- YOUR GOAL: Your job is to restate each entry word for word.

• • • • • • •

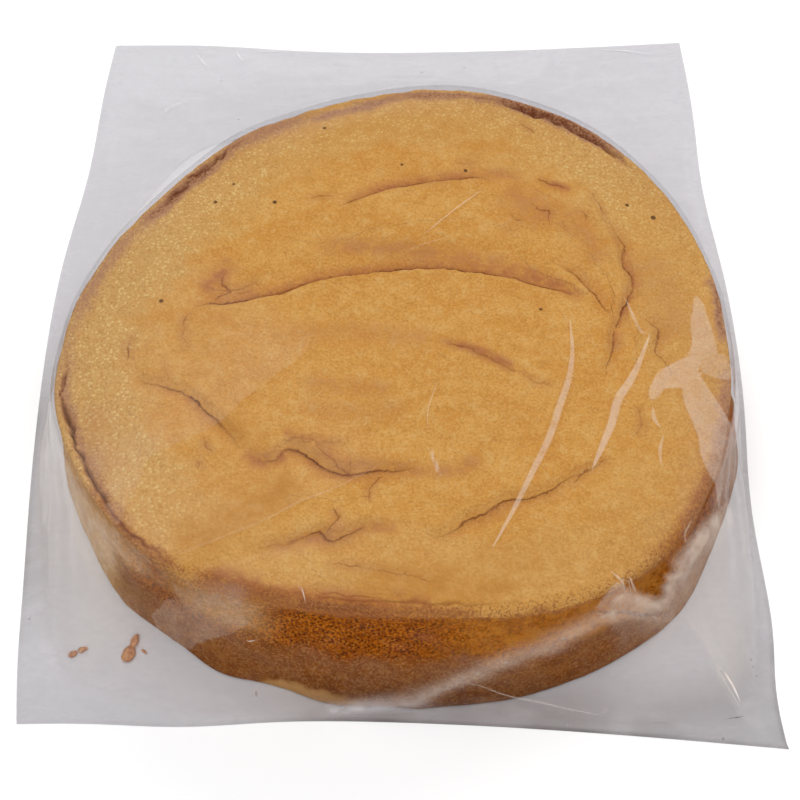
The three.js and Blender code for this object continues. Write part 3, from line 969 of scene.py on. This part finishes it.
def crumb_object(number, middle, long, wide, tall, turn, waist):
    """A rough oval crumb with a waist, lying on a flat side."""
    rows, around = CRUMB_ROWS, CRUMB_COLUMNS
    points = [[0, 0, 1.0]]
    for row in range(1, rows):
        lean = math.pi * row / rows
        points += [[math.sin(lean) * math.cos(2 * math.pi * k / around),
                    math.sin(lean) * math.sin(2 * math.pi * k / around),
                    math.cos(lean)] for k in range(around)]
    points.append([0, 0, -1.0])
    shape = np.array(points)[:, [2, 1, 0]]
    shape[:, 1:] *= (1 - waist * np.exp(-((shape[:, 0] - 0.15) / 0.3) ** 2))[:, None]
    shape[:, 1] *= 1 - 0.25 * shape[:, 0]
    shape = shape * [long, wide, tall]
    swell = 1 + 0.22 * rough(shape, 2.4, 300 + number) + 0.1 * rough(shape, 0.8, 310 + number)
    shape = shape * swell[:, None]
    shape[:, 2] = np.maximum(shape[:, 2], -0.55 * tall)
    turn = math.radians(turn)
    spin = np.array([[math.cos(turn), math.sin(turn), 0], [-math.sin(turn), math.cos(turn), 0],
                     [0, 0, 1]])
    shape = shape @ spin + [*middle, 0]
    shape[:, 2] += CRUMB_LIFT - shape[:, 2].min()
    faces = []
    for k in range(around):
        after = (k + 1) % around
        faces.append([0, 1 + after, 1 + k])
        last = 1 + (rows - 2) * around
        faces.append([last + k, last + after, len(points) - 1])
        for row in range(rows - 2):
            here = 1 + row * around
            faces.append([here + k, here + after, here + around + after, here + around + k])
    return mesh_object(f"crumb_{number}", shape, faces)


# ---- Materials ----

def colour(red, green, blue):
    """A linear colour from the 0 to 255 values that a picture shows."""
    parts = [(c / 12.92 if c <= 0.04045 else ((c + 0.055) / 1.055) ** 2.4)
             for c in (red / 255, green / 255, blue / 255)]
    return (*parts, 1.0)


class Shade:
    """A material's node tree, with short names for the nodes that it needs."""

    def __init__(self, name):
        self.material = bpy.data.materials.new(name)
        self.material.use_nodes = True
        self.tree = self.material.node_tree
        self.tree.nodes.clear()
        self.output = self.tree.nodes.new("ShaderNodeOutputMaterial")
        coordinates = self.tree.nodes.new("ShaderNodeTexCoord")
        self.place = self.vector("SCALE", coordinates.outputs["Object"], scale=1 / MM)

    def node(self, kind, inputs, **settings):
        node = self.tree.nodes.new(kind)
        for key, value in settings.items():
            setattr(node, key, value)
        for key, value in inputs.items():
            socket = node.inputs[key]
            if isinstance(value, bpy.types.NodeSocket):
                self.tree.links.new(value, socket)
            else:
                socket.default_value = value
        return node

    def vector(self, operation, a, b=None, scale=None):
        inputs = {0: a}
        if b is not None:
            inputs[1] = b
        if scale is not None:
            inputs["Scale"] = scale
        return self.node("ShaderNodeVectorMath", inputs, operation=operation).outputs[0]

    def math(self, operation, *values):
        return self.node("ShaderNodeMath", dict(enumerate(values)), operation=operation).outputs[0]

    def times(self, product, *values):
        """All the values multiplied."""
        for value in values:
            product = self.math("MULTIPLY", product, value)
        return product

    def band(self, value, low, high, to_low=0.0, to_high=1.0):
        """A smooth step from to_low at low to to_high at high."""
        node = self.node("ShaderNodeMapRange",
                         {"Value": value, "From Min": low, "From Max": high,
                          "To Min": to_low, "To Max": to_high},
                         interpolation_type="SMOOTHSTEP")
        return node.outputs[0]

    def noise(self, size, detail=2.0, roughness=0.5, place=None):
        """Noise from 0 to 1 with bumps of about the given size in millimetres."""
        node = self.node("ShaderNodeTexNoise",
                         {"Vector": place or self.place, "Scale": 1 / size, "Detail": detail,
                          "Roughness": roughness})
        return node.outputs[0]

    def noise_colour(self, size):
        """A smooth random direction that changes over about the given size."""
        node = self.node("ShaderNodeTexNoise", {"Vector": self.place, "Scale": 1 / size})
        return self.vector("SUBTRACT", node.outputs["Color"], (0.5, 0.5, 0.5))

    def cells(self, size):
        """Distance to the nearest of scattered points, in shares of the given size."""
        node = self.node("ShaderNodeTexVoronoi", {"Vector": self.place, "Scale": 1 / size})
        return node.outputs["Distance"]

    def attribute(self, name):
        return self.node("ShaderNodeAttribute", {}, attribute_name=name).outputs["Fac"]

    def mix(self, share, a, b):
        node = self.tree.nodes.new("ShaderNodeMix")
        node.data_type = "RGBA"
        for key, value in ((0, share), (6, a), (7, b)):
            if isinstance(value, bpy.types.NodeSocket):
                self.tree.links.new(value, node.inputs[key])
            else:
                node.inputs[key].default_value = value
        return node.outputs[2]

    def layered(self, base, *layers):
        """A colour with others laid over it in turn, each after the shares that it has."""
        for *shares, over in layers:
            base = self.mix(self.times(*shares), base, over)
        return base

    def bump(self, height, distance):
        """Relief of the given height in millimetres."""
        inputs = {"Height": height, "Distance": distance * MM, "Strength": 1.0}
        return self.node("ShaderNodeBump", inputs).outputs[0]

    def spot(self, soft):
        """1 on the spots of the mesh's spot attributes, with a soft border of the given width."""
        offset = self.node("ShaderNodeCombineXYZ", {0: self.attribute("spot_x"),
                                                    1: self.attribute("spot_y")}).outputs[0]
        away = self.node("ShaderNodeVectorMath", {0: offset}, operation="LENGTH").outputs["Value"]
        beyond = self.math("SUBTRACT", away, self.attribute("spot_size"))
        return self.band(beyond, 0, soft, 1, 0)

    def principled(self, **inputs):
        named = {key.replace("_", " "): value for key, value in inputs.items()}
        node = self.node("ShaderNodeBsdfPrincipled", named)
        self.tree.links.new(node.outputs[0], self.output.inputs["Surface"])


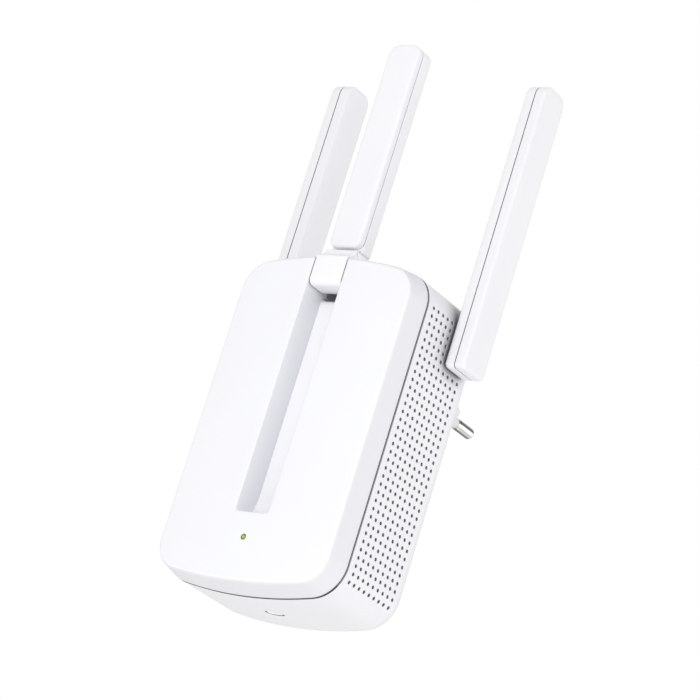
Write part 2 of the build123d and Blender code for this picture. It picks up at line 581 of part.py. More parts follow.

• • • • • • •

- COMPLETED EXERCISE:
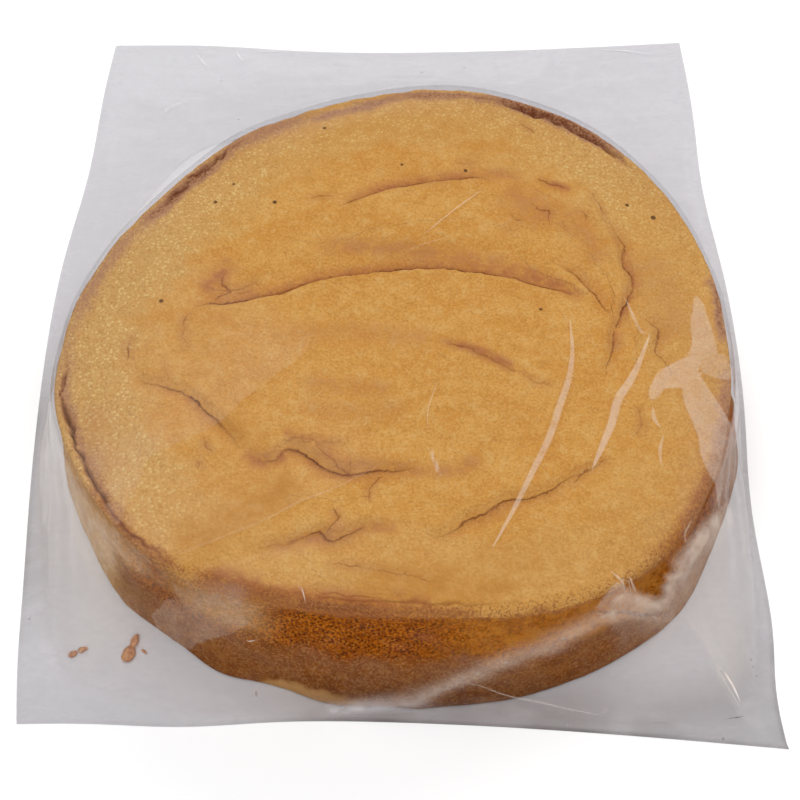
The three.js and Blender code for this object continues. Write part 3, from line 969 of scene.py on. This part finishes it.
def crumb_object(number, middle, long, wide, tall, turn, waist):
    """A rough oval crumb with a waist, lying on a flat side."""
    rows, around = CRUMB_ROWS, CRUMB_COLUMNS
    points = [[0, 0, 1.0]]
    for row in range(1, rows):
        lean = math.pi * row / rows
        points += [[math.sin(lean) * math.cos(2 * math.pi * k / around),
                    math.sin(lean) * math.sin(2 * math.pi * k / around),
                    math.cos(lean)] for k in range(around)]
    points.append([0, 0, -1.0])
    shape = np.array(points)[:, [2, 1, 0]]
    shape[:, 1:] *= (1 - waist * np.exp(-((shape[:, 0] - 0.15) / 0.3) ** 2))[:, None]
    shape[:, 1] *= 1 - 0.25 * shape[:, 0]
    shape = shape * [long, wide, tall]
    swell = 1 + 0.22 * rough(shape, 2.4, 300 + number) + 0.1 * rough(shape, 0.8, 310 + number)
    shape = shape * swell[:, None]
    shape[:, 2] = np.maximum(shape[:, 2], -0.55 * tall)
    turn = math.radians(turn)
    spin = np.array([[math.cos(turn), math.sin(turn), 0], [-math.sin(turn), math.cos(turn), 0],
                     [0, 0, 1]])
    shape = shape @ spin + [*middle, 0]
    shape[:, 2] += CRUMB_LIFT - shape[:, 2].min()
    faces = []
    for k in range(around):
        after = (k + 1) % around
        faces.append([0, 1 + after, 1 + k])
        last = 1 + (rows - 2) * around
        faces.append([last + k, last + after, len(points) - 1])
        for row in range(rows - 2):
            here = 1 + row * around
            faces.append([here + k, here + after, here + around + after, here + around + k])
    return mesh_object(f"crumb_{number}", shape, faces)


# ---- Materials ----

def colour(red, green, blue):
    """A linear colour from the 0 to 255 values that a picture shows."""
    parts = [(c / 12.92 if c <= 0.04045 else ((c + 0.055) / 1.055) ** 2.4)
             for c in (red / 255, green / 255, blue / 255)]
    return (*parts, 1.0)


class Shade:
    """A material's node tree, with short names for the nodes that it needs."""

    def __init__(self, name):
        self.material = bpy.data.materials.new(name)
        self.material.use_nodes = True
        self.tree = self.material.node_tree
        self.tree.nodes.clear()
        self.output = self.tree.nodes.new("ShaderNodeOutputMaterial")
        coordinates = self.tree.nodes.new("ShaderNodeTexCoord")
        self.place = self.vector("SCALE", coordinates.outputs["Object"], scale=1 / MM)

    def node(self, kind, inputs, **settings):
        node = self.tree.nodes.new(kind)
        for key, value in settings.items():
            setattr(node, key, value)
        for key, value in inputs.items():
            socket = node.inputs[key]
            if isinstance(value, bpy.types.NodeSocket):
                self.tree.links.new(value, socket)
            else:
                socket.default_value = value
        return node

    def vector(self, operation, a, b=None, scale=None):
        inputs = {0: a}
        if b is not None:
            inputs[1] = b
        if scale is not None:
            inputs["Scale"] = scale
        return self.node("ShaderNodeVectorMath", inputs, operation=operation).outputs[0]

    def math(self, operation, *values):
        return self.node("ShaderNodeMath", dict(enumerate(values)), operation=operation).outputs[0]

    def times(self, product, *values):
        """All the values multiplied."""
        for value in values:
            product = self.math("MULTIPLY", product, value)
        return product

    def band(self, value, low, high, to_low=0.0, to_high=1.0):
        """A smooth step from to_low at low to to_high at high."""
        node = self.node("ShaderNodeMapRange",
                         {"Value": value, "From Min": low, "From Max": high,
                          "To Min": to_low, "To Max": to_high},
                         interpolation_type="SMOOTHSTEP")
        return node.outputs[0]

    def noise(self, size, detail=2.0, roughness=0.5, place=None):
        """Noise from 0 to 1 with bumps of about the given size in millimetres."""
        node = self.node("ShaderNodeTexNoise",
                         {"Vector": place or self.place, "Scale": 1 / size, "Detail": detail,
                          "Roughness": roughness})
        return node.outputs[0]

    def noise_colour(self, size):
        """A smooth random direction that changes over about the given size."""
        node = self.node("ShaderNodeTexNoise", {"Vector": self.place, "Scale": 1 / size})
        return self.vector("SUBTRACT", node.outputs["Color"], (0.5, 0.5, 0.5))

    def cells(self, size):
        """Distance to the nearest of scattered points, in shares of the given size."""
        node = self.node("ShaderNodeTexVoronoi", {"Vector": self.place, "Scale": 1 / size})
        return node.outputs["Distance"]

    def attribute(self, name):
        return self.node("ShaderNodeAttribute", {}, attribute_name=name).outputs["Fac"]

    def mix(self, share, a, b):
        node = self.tree.nodes.new("ShaderNodeMix")
        node.data_type = "RGBA"
        for key, value in ((0, share), (6, a), (7, b)):
            if isinstance(value, bpy.types.NodeSocket):
                self.tree.links.new(value, node.inputs[key])
            else:
                node.inputs[key].default_value = value
        return node.outputs[2]

    def layered(self, base, *layers):
        """A colour with others laid over it in turn, each after the shares that it has."""
        for *shares, over in layers:
            base = self.mix(self.times(*shares), base, over)
        return base

    def bump(self, height, distance):
        """Relief of the given height in millimetres."""
        inputs = {"Height": height, "Distance": distance * MM, "Strength": 1.0}
        return self.node("ShaderNodeBump", inputs).outputs[0]

    def spot(self, soft):
        """1 on the spots of the mesh's spot attributes, with a soft border of the given width."""
        offset = self.node("ShaderNodeCombineXYZ", {0: self.attribute("spot_x"),
                                                    1: self.attribute("spot_y")}).outputs[0]
        away = self.node("ShaderNodeVectorMath", {0: offset}, operation="LENGTH").outputs["Value"]
        beyond = self.math("SUBTRACT", away, self.attribute("spot_size"))
        return self.band(beyond, 0, soft, 1, 0)

    def principled(self, **inputs):
        named = {key.replace("_", " "): value for key, value in inputs.items()}
        node = self.node("ShaderNodeBsdfPrincipled", named)
        self.tree.links.new(node.outputs[0], self.output.inputs["Surface"])


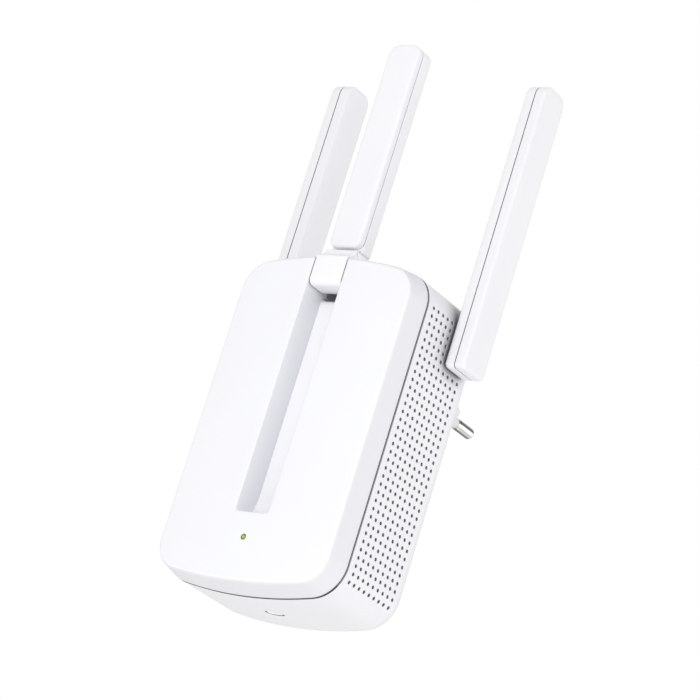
Write part 2 of the build123d and Blender code for this picture. It picks up at line 581 of part.py. More parts follow.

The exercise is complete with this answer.